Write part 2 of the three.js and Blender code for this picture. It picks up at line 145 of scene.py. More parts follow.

+===+

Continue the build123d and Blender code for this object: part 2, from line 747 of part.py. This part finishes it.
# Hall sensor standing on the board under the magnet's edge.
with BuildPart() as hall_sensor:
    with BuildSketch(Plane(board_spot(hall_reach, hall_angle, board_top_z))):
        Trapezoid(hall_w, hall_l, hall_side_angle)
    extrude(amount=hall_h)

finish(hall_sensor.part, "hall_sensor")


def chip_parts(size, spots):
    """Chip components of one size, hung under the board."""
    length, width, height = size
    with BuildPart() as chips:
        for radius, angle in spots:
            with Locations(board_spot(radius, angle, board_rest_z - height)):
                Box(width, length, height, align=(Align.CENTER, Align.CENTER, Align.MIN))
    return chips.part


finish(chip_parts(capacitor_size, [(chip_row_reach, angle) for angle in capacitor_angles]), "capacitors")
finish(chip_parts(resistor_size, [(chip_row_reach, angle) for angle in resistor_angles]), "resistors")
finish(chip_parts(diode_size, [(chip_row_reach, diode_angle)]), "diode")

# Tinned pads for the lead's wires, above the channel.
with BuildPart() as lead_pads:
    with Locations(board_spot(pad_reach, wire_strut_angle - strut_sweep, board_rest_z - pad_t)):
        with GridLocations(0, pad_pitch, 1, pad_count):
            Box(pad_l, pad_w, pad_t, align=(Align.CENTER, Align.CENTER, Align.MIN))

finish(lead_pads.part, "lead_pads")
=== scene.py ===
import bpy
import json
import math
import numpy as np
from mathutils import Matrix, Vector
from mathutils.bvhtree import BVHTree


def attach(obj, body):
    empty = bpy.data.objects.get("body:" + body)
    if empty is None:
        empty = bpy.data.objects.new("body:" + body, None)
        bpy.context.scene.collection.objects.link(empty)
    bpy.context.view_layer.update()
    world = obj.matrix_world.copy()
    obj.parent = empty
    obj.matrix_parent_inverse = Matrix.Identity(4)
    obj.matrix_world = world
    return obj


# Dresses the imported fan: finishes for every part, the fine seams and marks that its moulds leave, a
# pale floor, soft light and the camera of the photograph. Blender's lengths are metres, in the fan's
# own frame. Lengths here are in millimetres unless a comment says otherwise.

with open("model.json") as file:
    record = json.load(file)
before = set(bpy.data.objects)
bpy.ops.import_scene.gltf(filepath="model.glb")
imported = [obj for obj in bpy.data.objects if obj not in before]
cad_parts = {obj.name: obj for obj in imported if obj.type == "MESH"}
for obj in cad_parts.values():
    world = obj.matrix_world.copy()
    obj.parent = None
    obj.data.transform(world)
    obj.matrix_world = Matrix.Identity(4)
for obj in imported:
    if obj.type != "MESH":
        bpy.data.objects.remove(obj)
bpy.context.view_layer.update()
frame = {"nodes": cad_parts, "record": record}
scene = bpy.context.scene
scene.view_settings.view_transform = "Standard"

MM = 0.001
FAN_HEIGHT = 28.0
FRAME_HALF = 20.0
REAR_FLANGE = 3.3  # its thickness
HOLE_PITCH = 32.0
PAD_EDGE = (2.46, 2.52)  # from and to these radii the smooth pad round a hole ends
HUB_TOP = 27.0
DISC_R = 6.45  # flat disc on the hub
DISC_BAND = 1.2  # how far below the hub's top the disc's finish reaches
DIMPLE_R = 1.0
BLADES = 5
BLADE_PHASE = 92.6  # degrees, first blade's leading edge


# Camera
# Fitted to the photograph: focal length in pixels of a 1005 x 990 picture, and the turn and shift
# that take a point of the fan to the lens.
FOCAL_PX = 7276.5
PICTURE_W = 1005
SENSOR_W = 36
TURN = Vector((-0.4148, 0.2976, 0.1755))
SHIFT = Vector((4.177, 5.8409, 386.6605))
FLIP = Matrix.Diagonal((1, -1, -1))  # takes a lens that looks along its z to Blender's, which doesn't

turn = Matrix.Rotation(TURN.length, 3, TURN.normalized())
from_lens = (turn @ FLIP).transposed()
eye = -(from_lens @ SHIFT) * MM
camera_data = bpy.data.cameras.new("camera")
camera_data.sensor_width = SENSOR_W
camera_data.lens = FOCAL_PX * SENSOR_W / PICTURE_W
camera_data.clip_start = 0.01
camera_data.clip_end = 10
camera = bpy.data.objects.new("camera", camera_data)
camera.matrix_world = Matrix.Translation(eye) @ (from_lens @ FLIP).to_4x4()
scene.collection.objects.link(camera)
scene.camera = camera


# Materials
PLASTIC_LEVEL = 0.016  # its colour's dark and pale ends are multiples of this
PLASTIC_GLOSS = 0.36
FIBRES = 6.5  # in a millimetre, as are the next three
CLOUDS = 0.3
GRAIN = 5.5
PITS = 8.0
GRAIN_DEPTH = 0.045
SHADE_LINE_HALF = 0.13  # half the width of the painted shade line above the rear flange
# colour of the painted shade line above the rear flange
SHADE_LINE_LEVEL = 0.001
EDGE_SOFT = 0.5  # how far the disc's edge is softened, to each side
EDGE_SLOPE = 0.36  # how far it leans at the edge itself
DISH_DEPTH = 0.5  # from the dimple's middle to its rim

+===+

## GIVEN PROBLEM
Look through the entries above and quote exactly the lines from the line with "# Tinned pads" to the line with "obj.matrix_world = world", counting both of those lines.

## SOLUTION
# Tinned pads for the lead's wires, above the channel.
with BuildPart() as lead_pads:
    with Locations(board_spot(pad_reach, wire_strut_angle - strut_sweep, board_rest_z - pad_t)):
        with GridLocations(0, pad_pitch, 1, pad_count):
            Box(pad_l, pad_w, pad_t, align=(Align.CENTER, Align.CENTER, Align.MIN))

finish(lead_pads.part, "lead_pads")
=== scene.py ===
import bpy
import json
import math
import numpy as np
from mathutils import Matrix, Vector
from mathutils.bvhtree import BVHTree


def attach(obj, body):
    empty = bpy.data.objects.get("body:" + body)
    if empty is None:
        empty = bpy.data.objects.new("body:" + body, None)
        bpy.context.scene.collection.objects.link(empty)
    bpy.context.view_layer.update()
    world = obj.matrix_world.copy()
    obj.parent = empty
    obj.matrix_parent_inverse = Matrix.Identity(4)
    obj.matrix_world = world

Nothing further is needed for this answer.